Last year, the New York Times published a photo project where each of the thousands of shots submitted were taken at more or less the same instant. Modern technology has made an undertaking like this relatively simple, but the results were hypnotic and strangely moving in the sense of “we’re all in this together.” Now here comes Life in a Day, comprised entirely of amateur YouTube videos filmed on July 24, 2010. And again the results are mesmerizing, though if the enterprise feels incomplete, of course it does. The world cannot be condensed into 90 minutes.

Structurally, Life is not too dissimilar from Dziga Vertov’s Man With a Movie Camera, which whirled through a Russian day and invented a new cinematic grammar. Life is less abstract, stacking montages of waking up ahead of ones of breakfast, but the Herculean editing by Joe Walker (and the dozens of submitters) is fast, witty, and follows emotional threads throughout. Consider it an aesthetic for the YouTube age: soft but frenzied and personal. The videos themselves range in subject from daily street life to graphic scenes of slaughterhouses and in quality from serviceable (everyone’s equipment is adequate and they know how to effectively frame shots) to stunning: one following a paper boat down a river would be the envy of any cinematographer.

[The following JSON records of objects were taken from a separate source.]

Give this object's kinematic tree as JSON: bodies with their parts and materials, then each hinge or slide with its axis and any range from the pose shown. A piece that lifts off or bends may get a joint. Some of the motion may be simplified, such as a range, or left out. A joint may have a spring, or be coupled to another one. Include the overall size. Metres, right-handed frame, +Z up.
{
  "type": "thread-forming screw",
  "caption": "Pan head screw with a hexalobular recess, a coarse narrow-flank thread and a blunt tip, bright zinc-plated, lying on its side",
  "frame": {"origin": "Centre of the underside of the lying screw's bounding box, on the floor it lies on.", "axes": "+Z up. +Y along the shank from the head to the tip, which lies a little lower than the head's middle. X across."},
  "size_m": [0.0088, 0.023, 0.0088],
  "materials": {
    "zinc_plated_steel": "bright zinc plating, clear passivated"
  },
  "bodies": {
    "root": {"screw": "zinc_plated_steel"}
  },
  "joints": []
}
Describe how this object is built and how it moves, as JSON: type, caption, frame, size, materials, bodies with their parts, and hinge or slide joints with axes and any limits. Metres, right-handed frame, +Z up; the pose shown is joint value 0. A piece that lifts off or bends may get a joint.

Occasionally it pauses for people—a sequence with a new graduate and his father is like a perfectly contained short story—but most glimpses of the people inhabiting the world are just that: glimpses. The lack of resolution deadens their impact—not fatally, but it would at least have been nice to learn where everything was shot.

Still, there’s more humanity in the brief moments of man coming out to his grandmother or the Army wife tearing up after a Skype date with her husband than most films contain at all, and like The Tree of Life, Life in a Day carries a humbling power that reminds us of the scope of the world beyond our own time and space.